Штурмовики устремились за мной. Сильнейший зенитный огонь фашистов постепенно слабел. Наши бомбы, реактивные снаряды, пулеметные очереди вспарывали позиции немецких зенитчиков, "малютки" сыпались из кассет на танки, как град при грозе.
Сколько так продолжалось? Не знаю. Наверное, минут двадцать. Я стал выводить своих из боя, когда услышал позывные ведущего следующей группы "Ильюшиных", его слова:
- Батя! Батя! Отходи! Отходи! Начинаем мы! Слышишь?!
В тот день над фашистской танковой колонной побывали три группы наших штурмовиков, которые задержали противника на полтора-два часа. Это позволило, как потом рассказывали нам, командованию фронта подбросить в угрожаемый район артиллерийские противотанковые части и достойно встретить немецкие "тигры", "пантеры" и прочее "зверье".
14 февраля наши войска освободили город Корсунь-Шевченковский. Огненное кольцо, сжимавшее гитлеровцев, сужалось и сужалось. Они уже понимали, что никакой помощи извне ждать не приходится. Из окруженных частей улетели на последних самолетах некоторые генералы и штабные офицеры.
На следующий день поздно вечером я и мой ведомый облетели всю вражескую группировку с запада на восток. Надвигавшаяся снежная пурга и без того сократила видимость, так что пришлось лететь буквально над головами вражеских солдат. У немцев все перемешалось: в одном месте находились и пехота, и техника, и, видимо, штабы. Главное, все это сгрудилось, перепуталось, чувствовалось, что войска потеряли всякое управление. Мы еще заметили, как из центра кольца поднялся транспортный самолет и ушел на запад. О всем виденном я тут же радировал в штаб. Садиться на родном аэродроме нам пришлось уже в полной темноте при свете костров.
17 февраля корсунь-шевченковская группировка фашистских войск перестала существовать. Только часть танков и бронетранспортеров, на которых спасались генералы, офицеры и эсэсовцы, смогла прорваться к своим. Примерно 18 тысяч солдат и офицеров сдались в плен, на поле боя осталась вся боевая техника врага.
Тогда я и был представлен командованием к присвоению звания Героя Советского Союза. Так закончилась моя днепровская эпопея.
Над Яссами
Весной 1944 года советские войска, продолжая успешное наступление, вышли на государственную границу с боярской Румынией - союзницей фашистской Германии. В середине апреля наш 66-й штурмовой авиационный полк перебросили в Молдавию, под Яссы.

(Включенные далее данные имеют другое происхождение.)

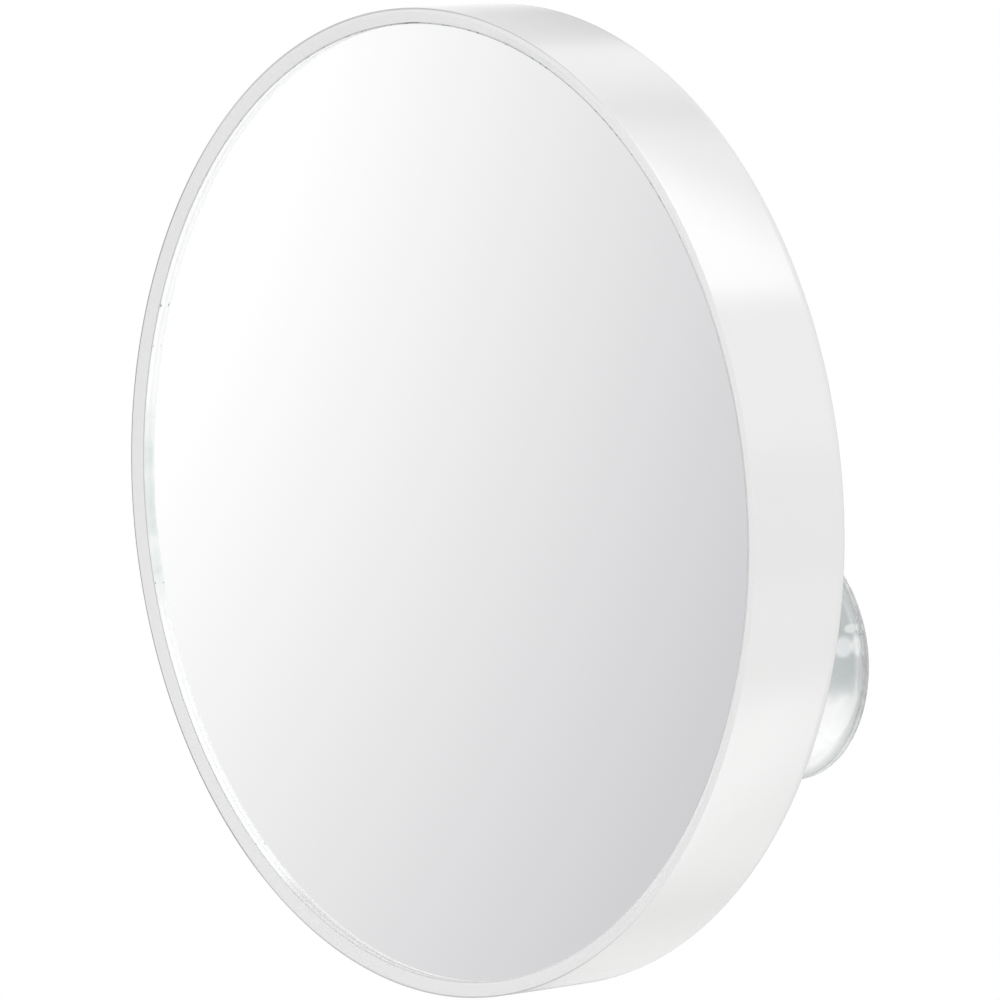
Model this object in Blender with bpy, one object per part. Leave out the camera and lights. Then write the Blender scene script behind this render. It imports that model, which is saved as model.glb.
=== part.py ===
"""Round magnifying mirror in a shallow white housing, held on a wall by three clear suction cups.

The mirror stands upright as it hangs: +Z is up, +X is to the right of someone who looks into
the glass, and +Y points from the glass into the wall. The origin lies on the mirror's own axis,
in the plane where the three cups touch the wall. Sizes are in metres.
"""

import math

import bmesh
import bpy
from mathutils import Matrix

# Housing ring
HOUSING_RADIUS = 0.050
HOUSING_DEPTH = 0.012
WALL_THICKNESS = 0.0015
RIM_DISH = 0.00066
RIM_EDGE_ROUND = 0.00025
REAR_EDGE_ROUND = 0.00035
LEDGE_WIDTH = 0.006
LEDGE_THICKNESS = 0.0015

# Gap between two pieces that touch on the real mirror
SEAT_GAP = 0.0003

# Concave glass
GLASS_THICKNESS = 0.0013
GLASS_CURVE_RADIUS = 0.545
GLASS_EDGE_CHAMFER = 0.0002

# Foam tape between the ledge and the glass
FOAM_THICKNESS = 0.0008
FOAM_WIDTH = 0.0045
FOAM_LENGTH = 0.014
FOAM_COUNT = 6

# Back cover
COVER_THICKNESS = 0.0018
COVER_EDGE_ROUND = 0.0003
SKIRT_THICKNESS = 0.0012
SNAP_DEPTH = 0.0004
SNAP_WIDTH = 0.0014
SNAP_SLIT_WIDTH = 0.003
SNAP_SLIT_COUNT = 6

# Keyholes in the back cover
KEYHOLE_TRAVEL = 0.0075
POCKET_GAP = 0.0006
POCKET_WALL = 0.0012
POCKET_HEIGHT = 0.003

# Suction cups
CUP_COUNT = 3
CUP_INSET = 0.017
CUP_STANDOFF = 0.010
CUP_RADIUS = 0.0125
CUP_LIP_THICKNESS = 0.0009
CUP_LIP_ROUND = 0.0002
CUP_LIP_FLAT = 0.0016
CUP_HOLLOW_DEPTH = 0.0034
CUP_DOME_HEIGHT = 0.0064
CUP_COLLAR_RADIUS = 0.0049
CUP_COLLAR_ROUND = 0.0004
CUP_NECK_RADIUS = 0.0026
CUP_HEAD_RADIUS = 0.0044
CUP_HEAD_HEIGHT = 0.0034
CUP_HEAD_RIM = 0.0009

# How finely round shapes are divided
HOUSING_SEGMENTS = 80
GLASS_RINGS = 4
CUP_SEGMENTS = 28
KEYHOLE_SEGMENTS = 10
ROUND_STEPS = 3
DOME_STEPS = 6

# Cutters and joined shapes run this far past the faces that they meet
OVERRUN = 0.0005
SHARP_ANGLE = math.radians(35)
MERGE_DISTANCE = 0.000001

# Depths are counted from the front of the rim towards the wall, and radii from the mirror's axis
INNER_RADIUS = HOUSING_RADIUS - WALL_THICKNESS
GLASS_RADIUS = INNER_RADIUS - SEAT_GAP
GLASS_EDGE_DEPTH = RIM_DISH + SEAT_GAP
LEDGE_INNER_RADIUS = INNER_RADIUS - LEDGE_WIDTH
FOAM_INNER_RADIUS = LEDGE_INNER_RADIUS + SEAT_GAP
COVER_INNER_DEPTH = HOUSING_DEPTH - COVER_THICKNESS
COVER_RADIUS = INNER_RADIUS - SEAT_GAP
SKIRT_INNER_RADIUS = COVER_RADIUS - SKIRT_THICKNESS
ENTRY_RADIUS = CUP_HEAD_RADIUS + SEAT_GAP
SLOT_HALF_WIDTH = CUP_NECK_RADIUS + SEAT_GAP
POCKET_INNER_RADIUS = CUP_HEAD_RADIUS + POCKET_GAP
POCKET_OUTER_RADIUS = POCKET_INNER_RADIUS + POCKET_WALL
CUP_CIRCLE_RADIUS = HOUSING_RADIUS - CUP_INSET


def glass_front_depth(radius):
    """Depth of the reflecting hollow at a radius: a sphere through the glass's front edge."""
    edge = math.sqrt(GLASS_CURVE_RADIUS**2 - GLASS_RADIUS**2)
    return GLASS_EDGE_DEPTH + math.sqrt(GLASS_CURVE_RADIUS**2 - radius**2) - edge


FOAM_FRONT_DEPTH = glass_front_depth(FOAM_INNER_RADIUS) + GLASS_THICKNESS + SEAT_GAP
LEDGE_FRONT_DEPTH = FOAM_FRONT_DEPTH + FOAM_THICKNESS + SEAT_GAP
LEDGE_BACK_DEPTH = LEDGE_FRONT_DEPTH + LEDGE_THICKNESS
SKIRT_FRONT_DEPTH = LEDGE_BACK_DEPTH + SEAT_GAP
SNAP_DEPTH_CENTRE = (SKIRT_FRONT_DEPTH + COVER_INNER_DEPTH) / 2


def clear_scene():
    """Removes whatever the file holds, so that the script starts from nothing."""
    for thing in list(bpy.data.objects):
        bpy.data.objects.remove(thing, do_unlink=True)


def material(name, colour, roughness, transmission=0.0, metallic=0.0):
    """A plain Principled material in the real piece's colour."""
    made = bpy.data.materials.new(name)
    made.use_nodes = True
    shader = made.node_tree.nodes["Principled BSDF"]
    shader.inputs["Base Color"].default_value = (*colour, 1.0)
    shader.inputs["Roughness"].default_value = roughness
    shader.inputs["Metallic"].default_value = metallic
    shader.inputs["Transmission Weight"].default_value = transmission
    return made


def wall_distance(depth):
    """The Y coordinate of a depth behind the front of the rim."""
    return depth - HOUSING_DEPTH - CUP_STANDOFF


def arc(centre, radius, start_deg, end_deg, steps):
    """Points on an arc, both ends included, in a plane of two coordinates."""
    turns = [start_deg + (end_deg - start_deg) * i / steps for i in range(steps + 1)]
    return [
        (
            centre[0] + radius * math.cos(math.radians(turn)),
            centre[1] + radius * math.sin(math.radians(turn)),
        )
        for turn in turns
    ]


def curve(start, near_start, near_end, end, steps):
    """Points on a cubic Bezier curve between two ends, steered by the two points between."""
    points = []
    for i in range(steps + 1):
        t = i / steps
        weights = ((1 - t) ** 3, 3 * t * (1 - t) ** 2, 3 * t * t * (1 - t), t**3)
        steered = (start, near_start, near_end, end)
        points.append(tuple(sum(w * p[k] for w, p in zip(weights, steered)) for k in (0, 1)))
    return points


def turned_mesh(name, profile, segments, closed):
    """A mesh turned round the Y axis from a profile of (radius, y) points.

    A closed profile makes a ring, and an open one starts and ends on the axis.
    """
    shape = bmesh.new()
    corners = [shape.verts.new((radius, y, 0)) for radius, y in profile]
    for first, second in zip(corners, corners[1:]):
        shape.edges.new((first, second))
    if closed:
        shape.edges.new((corners[-1], corners[0]))
    bmesh.ops.spin(
        shape,
        geom=shape.verts[:] + shape.edges[:],
        cent=(0, 0, 0),
        axis=(0, 1, 0),
        angle=math.tau,
        steps=segments,
        use_merge=True,
    )
    bmesh.ops.remove_doubles(shape, verts=shape.verts[:], dist=MERGE_DISTANCE)
    return finished_mesh(name, shape)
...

Линия фронта проходила в четырех - шести километрах севернее города. После одного из боевых вылетов, когда мы штурмовали технику и живую силу фашистов, я посадил группу на своем аэродроме и только два самолета Евгения Буракова и Георгия Мушникова - остались в воздухе. Дело в том, что на аэродроме базировались сразу три полка дивизии, и в момент пашей посадки на боевое задание вылетали "Илы" одного из них. Буракову и Мушникову посадку запретили. Тогда они не придумали ничего лучшего, как ходить над аэродромом на бреющем полете, нарушая самые элементарные правила.
Как на грех, на аэродроме находился командир дивизии В. П. Шундриков. Он стоял на крыше штабной землянки и, наблюдая лихачество моих летчиков, откровенно высказал об этом свое мнение командиру полка. А что это было за мнение, я узнал буквально через минуту.
- Девятьярова к командиру полка! - передавали друг другу летчики.
Я быстренько оглядел себя и торопливо зашагал к землянке.